Greenacre, Michael (2018). Data from: "Size" and "shape" in the measurement of multivariate proximity [Dataset]. Dryad.


1. Ordination and clustering methods are widely applied to ecological data that are nonnegative, for example species abundances or biomasses. These methods rely on a measure of multivariate proximity that quantifies differences between the sampling units (e.g. individuals, stations, time points), leading to results such as: (i) ordinations of the units, where interpoint distances optimally display the measured differences; (ii) clustering the units into homogeneous clusters; or (iii) assessing differences between pre-specified groups of units (e.g., regions, periods, treatment-control groups). 2. These methods all conceal a fundamental question: To what extent are the differences between the sampling units, computed according to the chosen proximity function, capturing the "size" in the multivariate observations, or their "shape"? "Size" means the overall level of the measurements: for example, some samples contain higher total abundances or more biomass, others less. "Shape" means the relative levels of the measurements: for example, some samples have different relative abundances, i.e. different compositions. To answer this question, several well-known proximity measures are considered and applied to two data sets, one of which is used in a simulation exercise where "shape" differences have been eliminated by randomization. For any data set and any proximity measure, a quantification is achieved of the proportion of "size" variance and "shape" variance that the measure is capturing, as well as the proportion of variance that confounds "size" and "shape" together. 3. The results consistently show that the Bray-Curtis coefficient incorporates both "size" and "shape" differences, to varying degrees.

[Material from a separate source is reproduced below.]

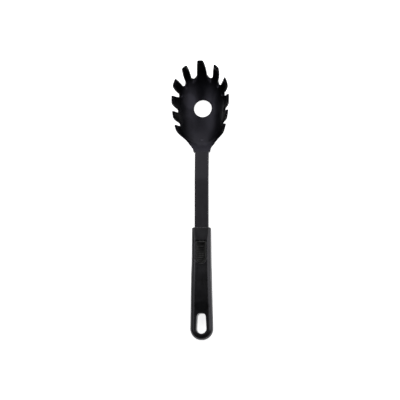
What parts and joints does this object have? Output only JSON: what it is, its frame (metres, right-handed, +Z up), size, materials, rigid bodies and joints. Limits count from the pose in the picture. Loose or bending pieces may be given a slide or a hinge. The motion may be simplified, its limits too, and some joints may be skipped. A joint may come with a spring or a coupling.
{
  "type": "pasta server",
  "caption": "Long-handled pasta server: deep oval bowl ringed with upright teeth, round drain hole, flat cranked shank, ribbed thumb rest and hang slot.",
  "frame": {"origin": "centre of the footprint, on the surface that the server lies on", "axes": "+Y along the server from the handle toward the bowl, +Z up out of the bowl's mouth, X across"},
  "size_m": [0.0674, 0.325, 0.035],
  "materials": {
    "head_nylon": "semi-matt moulded nylon, black",
    "shank_nylon": "semi-matt moulded nylon, black",
    "handle_plastic": "satin moulded plastic, black",
    "grip_rubber": "soft ribbed inlay, black"
  },
  "bodies": {
    "root": {"serving_head": "head_nylon", "shank": "shank_nylon", "handle": "handle_plastic", "thumb_grip": "grip_rubber"}
  },
  "joints": []
}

These two components are thus always confounded by this proximity measure in the determination of ordinations, clusters, group comparisons and relations to environmental variables. 4. There are several implications of these results, the main one being that researchers should be aware of this issue when they choose a proximity measure. They should compute the "size" and "shape" components for their particular data sets, since this can radically affect the interpretation of their results. It is recommended to separate these components: analysing total abundances or other measures of "size" by univariate methods, and using multivariate analysis on the relative abundances where size has been specifically excluded.